━━ Information provided ━━
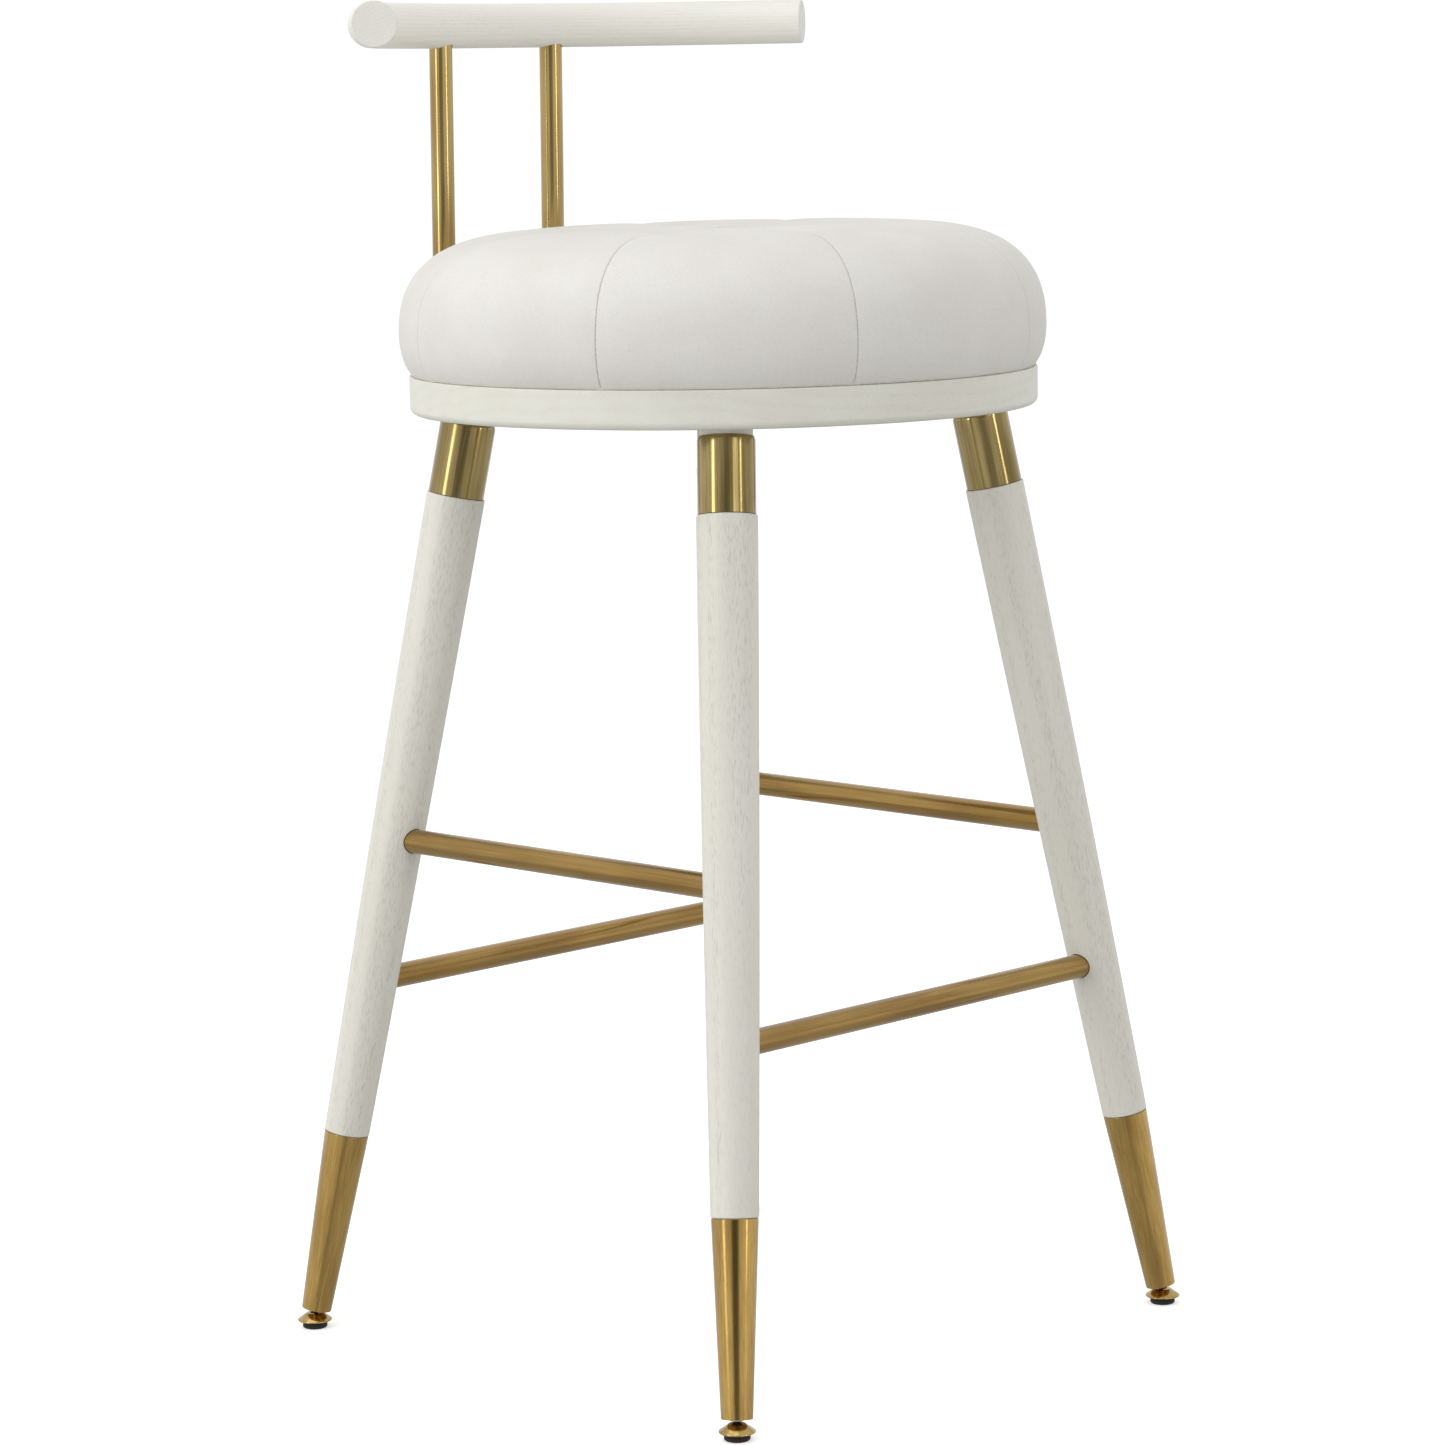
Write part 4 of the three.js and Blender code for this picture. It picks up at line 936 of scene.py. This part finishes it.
━━━
━━ Information provided ━━
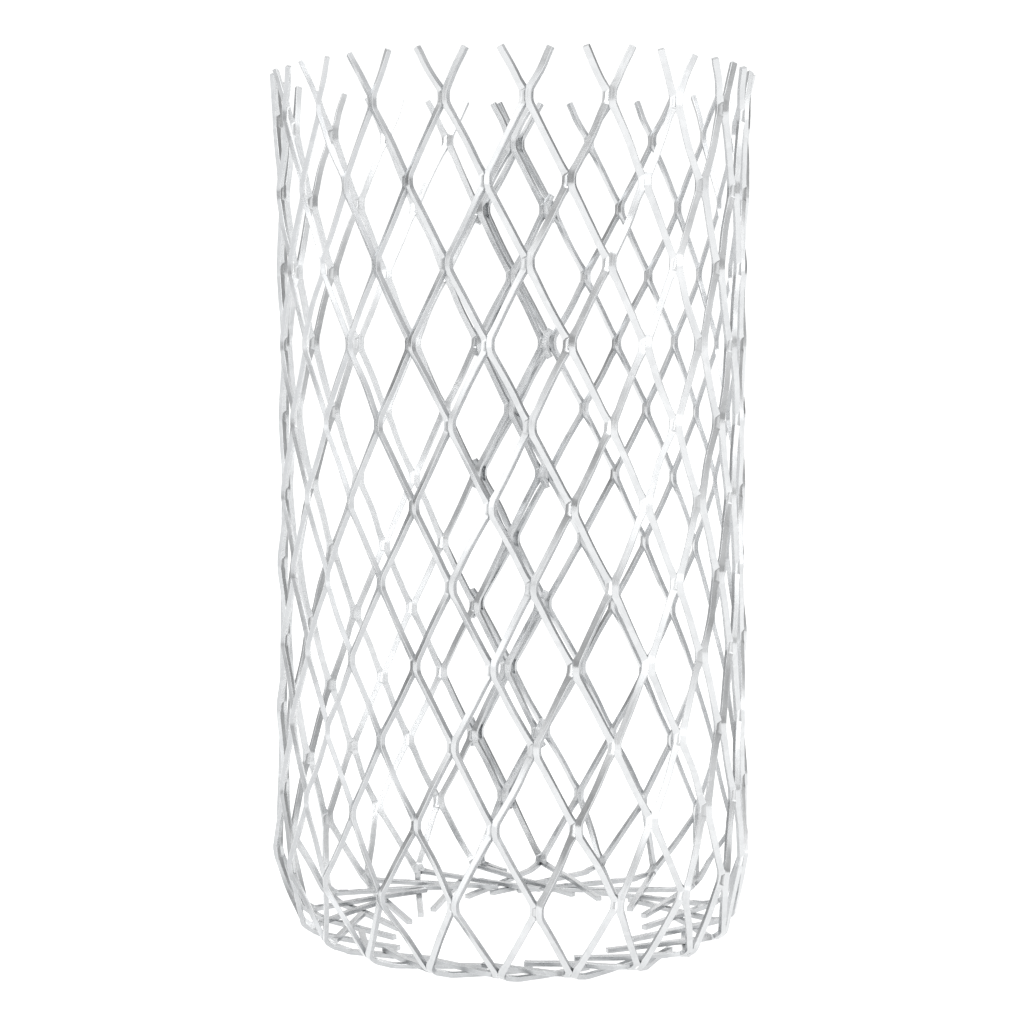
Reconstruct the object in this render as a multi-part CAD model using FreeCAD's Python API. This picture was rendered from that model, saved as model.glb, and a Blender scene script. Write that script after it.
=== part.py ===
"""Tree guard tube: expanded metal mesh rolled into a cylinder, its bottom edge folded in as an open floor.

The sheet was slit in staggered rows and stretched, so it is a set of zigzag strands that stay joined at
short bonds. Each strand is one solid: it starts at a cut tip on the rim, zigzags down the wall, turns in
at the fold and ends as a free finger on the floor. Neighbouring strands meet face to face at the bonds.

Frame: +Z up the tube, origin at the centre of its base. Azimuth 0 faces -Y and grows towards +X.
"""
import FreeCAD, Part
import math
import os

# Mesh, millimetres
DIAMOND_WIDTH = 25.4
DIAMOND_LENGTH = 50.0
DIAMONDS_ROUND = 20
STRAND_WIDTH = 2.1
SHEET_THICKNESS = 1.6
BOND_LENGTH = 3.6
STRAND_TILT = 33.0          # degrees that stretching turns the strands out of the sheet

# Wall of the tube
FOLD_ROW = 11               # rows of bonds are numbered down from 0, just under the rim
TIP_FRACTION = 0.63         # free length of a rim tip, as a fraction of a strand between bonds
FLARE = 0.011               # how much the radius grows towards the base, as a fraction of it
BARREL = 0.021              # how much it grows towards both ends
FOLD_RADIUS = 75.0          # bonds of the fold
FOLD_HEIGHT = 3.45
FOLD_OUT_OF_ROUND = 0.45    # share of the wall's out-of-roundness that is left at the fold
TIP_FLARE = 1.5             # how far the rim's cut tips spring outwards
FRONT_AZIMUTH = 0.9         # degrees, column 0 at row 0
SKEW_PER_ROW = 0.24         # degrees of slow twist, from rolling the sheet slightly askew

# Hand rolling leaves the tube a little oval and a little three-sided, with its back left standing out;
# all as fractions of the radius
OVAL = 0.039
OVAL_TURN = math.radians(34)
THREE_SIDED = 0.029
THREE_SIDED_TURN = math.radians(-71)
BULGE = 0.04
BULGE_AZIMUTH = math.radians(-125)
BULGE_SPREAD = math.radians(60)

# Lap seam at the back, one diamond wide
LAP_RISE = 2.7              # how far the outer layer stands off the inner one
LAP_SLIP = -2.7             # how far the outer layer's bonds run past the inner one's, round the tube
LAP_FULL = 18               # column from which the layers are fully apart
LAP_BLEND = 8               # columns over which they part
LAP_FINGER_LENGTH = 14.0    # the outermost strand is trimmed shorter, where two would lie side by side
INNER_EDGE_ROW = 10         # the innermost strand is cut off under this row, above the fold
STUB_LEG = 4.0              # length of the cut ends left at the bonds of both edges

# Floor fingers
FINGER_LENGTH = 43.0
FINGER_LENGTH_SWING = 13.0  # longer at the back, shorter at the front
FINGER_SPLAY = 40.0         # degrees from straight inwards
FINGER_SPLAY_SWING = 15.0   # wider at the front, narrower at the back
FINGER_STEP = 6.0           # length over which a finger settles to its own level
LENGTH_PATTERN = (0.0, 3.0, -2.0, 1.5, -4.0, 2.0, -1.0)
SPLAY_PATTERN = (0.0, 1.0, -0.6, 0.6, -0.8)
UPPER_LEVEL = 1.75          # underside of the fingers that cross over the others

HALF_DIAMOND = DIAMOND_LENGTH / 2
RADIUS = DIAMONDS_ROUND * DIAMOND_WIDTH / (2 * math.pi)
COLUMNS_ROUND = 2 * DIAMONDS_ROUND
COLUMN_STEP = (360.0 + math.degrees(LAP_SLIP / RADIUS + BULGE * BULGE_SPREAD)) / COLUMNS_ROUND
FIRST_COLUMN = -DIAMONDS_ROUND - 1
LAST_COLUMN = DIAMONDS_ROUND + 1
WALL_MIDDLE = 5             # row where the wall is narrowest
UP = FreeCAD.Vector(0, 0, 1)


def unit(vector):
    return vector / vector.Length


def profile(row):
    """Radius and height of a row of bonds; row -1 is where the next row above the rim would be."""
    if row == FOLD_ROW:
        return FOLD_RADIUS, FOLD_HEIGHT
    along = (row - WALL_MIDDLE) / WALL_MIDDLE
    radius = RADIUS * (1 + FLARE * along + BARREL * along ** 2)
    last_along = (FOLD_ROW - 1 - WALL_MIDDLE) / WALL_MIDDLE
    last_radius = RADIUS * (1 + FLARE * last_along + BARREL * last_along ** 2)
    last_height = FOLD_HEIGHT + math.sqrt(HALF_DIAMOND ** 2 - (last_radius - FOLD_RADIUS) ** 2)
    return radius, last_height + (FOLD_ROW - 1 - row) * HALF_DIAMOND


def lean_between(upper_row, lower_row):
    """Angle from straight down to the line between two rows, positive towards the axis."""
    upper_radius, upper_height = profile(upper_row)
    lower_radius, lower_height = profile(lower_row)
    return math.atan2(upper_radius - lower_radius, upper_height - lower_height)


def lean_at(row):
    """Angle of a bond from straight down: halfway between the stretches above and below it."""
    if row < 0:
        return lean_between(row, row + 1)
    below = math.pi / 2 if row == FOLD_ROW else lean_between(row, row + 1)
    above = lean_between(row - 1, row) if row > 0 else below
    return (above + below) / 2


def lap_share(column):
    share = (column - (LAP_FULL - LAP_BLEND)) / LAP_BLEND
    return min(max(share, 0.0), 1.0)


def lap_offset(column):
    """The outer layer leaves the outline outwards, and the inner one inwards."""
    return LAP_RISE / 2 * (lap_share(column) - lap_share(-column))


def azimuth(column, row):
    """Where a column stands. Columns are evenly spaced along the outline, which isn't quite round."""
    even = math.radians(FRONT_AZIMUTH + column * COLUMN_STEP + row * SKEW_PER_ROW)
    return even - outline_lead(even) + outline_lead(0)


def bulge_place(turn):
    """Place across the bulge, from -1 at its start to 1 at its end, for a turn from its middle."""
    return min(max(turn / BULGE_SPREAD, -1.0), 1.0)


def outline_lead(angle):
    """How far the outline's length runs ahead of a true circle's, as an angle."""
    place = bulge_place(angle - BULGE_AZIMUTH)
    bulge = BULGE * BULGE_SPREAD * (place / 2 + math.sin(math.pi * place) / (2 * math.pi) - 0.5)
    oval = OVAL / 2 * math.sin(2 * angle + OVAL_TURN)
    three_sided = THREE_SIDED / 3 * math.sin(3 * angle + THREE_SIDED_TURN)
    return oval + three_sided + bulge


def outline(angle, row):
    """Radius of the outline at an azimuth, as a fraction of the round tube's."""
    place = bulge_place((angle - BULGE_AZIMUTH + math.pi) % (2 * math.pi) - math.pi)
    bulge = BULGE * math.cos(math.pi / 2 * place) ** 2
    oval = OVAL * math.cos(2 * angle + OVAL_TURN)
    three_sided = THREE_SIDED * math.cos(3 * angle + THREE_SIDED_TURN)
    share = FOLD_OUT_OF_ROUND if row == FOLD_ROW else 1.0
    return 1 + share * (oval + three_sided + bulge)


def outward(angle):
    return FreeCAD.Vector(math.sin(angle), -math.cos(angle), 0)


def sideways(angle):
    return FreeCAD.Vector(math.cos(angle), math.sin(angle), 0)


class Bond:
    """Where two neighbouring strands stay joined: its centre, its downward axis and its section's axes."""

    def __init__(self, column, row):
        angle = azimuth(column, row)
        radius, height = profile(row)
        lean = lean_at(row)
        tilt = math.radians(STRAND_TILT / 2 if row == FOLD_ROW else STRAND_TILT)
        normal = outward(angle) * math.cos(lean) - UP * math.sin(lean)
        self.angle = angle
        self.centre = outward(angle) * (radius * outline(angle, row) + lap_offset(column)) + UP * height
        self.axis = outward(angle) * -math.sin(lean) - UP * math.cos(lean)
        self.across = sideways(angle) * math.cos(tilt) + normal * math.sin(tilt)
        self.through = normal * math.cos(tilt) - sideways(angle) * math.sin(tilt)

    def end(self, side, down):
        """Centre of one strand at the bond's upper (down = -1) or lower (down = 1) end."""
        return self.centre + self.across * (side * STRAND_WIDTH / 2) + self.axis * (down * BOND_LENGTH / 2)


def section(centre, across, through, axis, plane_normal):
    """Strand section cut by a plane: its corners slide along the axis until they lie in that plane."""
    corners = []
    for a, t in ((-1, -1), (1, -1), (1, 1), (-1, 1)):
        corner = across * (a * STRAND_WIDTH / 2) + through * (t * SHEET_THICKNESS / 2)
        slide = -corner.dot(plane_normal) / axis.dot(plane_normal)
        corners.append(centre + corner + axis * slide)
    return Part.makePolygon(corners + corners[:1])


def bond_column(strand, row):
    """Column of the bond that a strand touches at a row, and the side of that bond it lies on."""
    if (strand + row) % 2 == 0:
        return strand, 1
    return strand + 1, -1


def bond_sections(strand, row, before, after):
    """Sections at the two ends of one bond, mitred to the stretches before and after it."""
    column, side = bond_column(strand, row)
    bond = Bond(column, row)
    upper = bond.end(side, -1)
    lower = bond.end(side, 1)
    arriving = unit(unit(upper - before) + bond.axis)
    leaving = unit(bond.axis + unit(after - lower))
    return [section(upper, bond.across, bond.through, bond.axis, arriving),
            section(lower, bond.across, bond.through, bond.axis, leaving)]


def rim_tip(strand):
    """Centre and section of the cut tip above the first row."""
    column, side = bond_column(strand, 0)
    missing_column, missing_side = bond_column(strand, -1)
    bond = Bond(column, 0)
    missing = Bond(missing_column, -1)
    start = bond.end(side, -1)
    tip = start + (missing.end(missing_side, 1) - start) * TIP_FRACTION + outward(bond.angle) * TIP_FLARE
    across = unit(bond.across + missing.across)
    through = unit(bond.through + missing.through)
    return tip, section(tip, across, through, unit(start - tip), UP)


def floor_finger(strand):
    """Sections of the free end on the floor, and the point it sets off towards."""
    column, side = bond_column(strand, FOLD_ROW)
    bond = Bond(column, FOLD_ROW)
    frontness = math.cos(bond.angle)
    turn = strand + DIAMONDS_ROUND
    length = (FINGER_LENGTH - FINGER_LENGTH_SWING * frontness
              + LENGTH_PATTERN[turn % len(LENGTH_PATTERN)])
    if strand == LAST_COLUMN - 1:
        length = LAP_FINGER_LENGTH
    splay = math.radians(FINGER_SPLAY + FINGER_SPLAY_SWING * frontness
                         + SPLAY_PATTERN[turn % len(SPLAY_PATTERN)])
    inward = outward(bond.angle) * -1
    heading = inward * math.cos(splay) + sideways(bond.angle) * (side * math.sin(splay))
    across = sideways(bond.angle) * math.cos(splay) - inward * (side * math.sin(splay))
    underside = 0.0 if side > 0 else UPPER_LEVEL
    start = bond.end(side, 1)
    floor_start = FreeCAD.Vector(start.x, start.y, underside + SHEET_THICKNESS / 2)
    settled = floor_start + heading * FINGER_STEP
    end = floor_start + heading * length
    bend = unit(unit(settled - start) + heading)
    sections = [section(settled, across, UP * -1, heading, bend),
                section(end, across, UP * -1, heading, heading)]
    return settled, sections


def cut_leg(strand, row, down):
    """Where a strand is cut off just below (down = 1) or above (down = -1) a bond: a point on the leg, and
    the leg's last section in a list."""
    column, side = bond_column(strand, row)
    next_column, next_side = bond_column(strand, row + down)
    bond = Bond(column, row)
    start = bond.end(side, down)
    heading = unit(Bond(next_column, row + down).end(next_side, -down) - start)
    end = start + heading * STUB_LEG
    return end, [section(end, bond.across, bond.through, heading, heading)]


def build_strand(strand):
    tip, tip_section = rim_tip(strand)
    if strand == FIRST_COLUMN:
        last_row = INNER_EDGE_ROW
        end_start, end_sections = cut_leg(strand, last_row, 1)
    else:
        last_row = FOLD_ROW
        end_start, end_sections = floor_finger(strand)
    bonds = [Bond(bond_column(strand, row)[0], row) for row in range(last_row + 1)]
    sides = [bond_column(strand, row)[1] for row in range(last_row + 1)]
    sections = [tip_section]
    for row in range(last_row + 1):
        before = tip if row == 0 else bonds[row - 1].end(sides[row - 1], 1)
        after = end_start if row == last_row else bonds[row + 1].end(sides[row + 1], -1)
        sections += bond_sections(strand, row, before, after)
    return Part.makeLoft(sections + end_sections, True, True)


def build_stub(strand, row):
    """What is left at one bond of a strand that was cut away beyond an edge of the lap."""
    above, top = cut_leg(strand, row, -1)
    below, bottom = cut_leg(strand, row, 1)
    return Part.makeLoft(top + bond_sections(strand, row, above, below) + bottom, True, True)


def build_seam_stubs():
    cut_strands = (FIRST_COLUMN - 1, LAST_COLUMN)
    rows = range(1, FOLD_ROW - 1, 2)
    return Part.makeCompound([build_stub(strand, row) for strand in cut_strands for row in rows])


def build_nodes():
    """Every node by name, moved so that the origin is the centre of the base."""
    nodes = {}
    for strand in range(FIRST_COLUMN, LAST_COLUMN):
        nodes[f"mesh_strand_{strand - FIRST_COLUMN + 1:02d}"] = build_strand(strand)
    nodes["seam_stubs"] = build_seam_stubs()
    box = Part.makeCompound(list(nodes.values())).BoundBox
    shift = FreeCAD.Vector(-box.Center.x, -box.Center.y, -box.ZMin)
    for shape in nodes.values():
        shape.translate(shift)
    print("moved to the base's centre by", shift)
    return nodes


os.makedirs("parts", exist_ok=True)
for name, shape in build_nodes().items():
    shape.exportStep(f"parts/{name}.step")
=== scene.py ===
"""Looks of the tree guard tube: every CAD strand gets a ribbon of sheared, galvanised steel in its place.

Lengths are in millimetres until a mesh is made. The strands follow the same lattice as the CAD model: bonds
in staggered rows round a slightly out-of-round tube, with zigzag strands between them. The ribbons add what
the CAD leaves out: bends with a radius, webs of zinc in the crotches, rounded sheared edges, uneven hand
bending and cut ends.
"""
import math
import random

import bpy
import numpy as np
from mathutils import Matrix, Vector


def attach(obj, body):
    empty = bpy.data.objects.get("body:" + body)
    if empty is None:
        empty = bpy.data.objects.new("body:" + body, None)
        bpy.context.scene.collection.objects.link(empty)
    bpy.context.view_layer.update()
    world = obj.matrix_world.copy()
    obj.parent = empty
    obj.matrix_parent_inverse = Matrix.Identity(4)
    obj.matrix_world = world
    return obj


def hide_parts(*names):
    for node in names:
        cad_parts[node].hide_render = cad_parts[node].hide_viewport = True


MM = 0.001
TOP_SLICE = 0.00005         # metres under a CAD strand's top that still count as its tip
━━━
What the task asks
The word "data" may appear on some lines. Report how many lines hold it, giving the number alone.

Full answer
2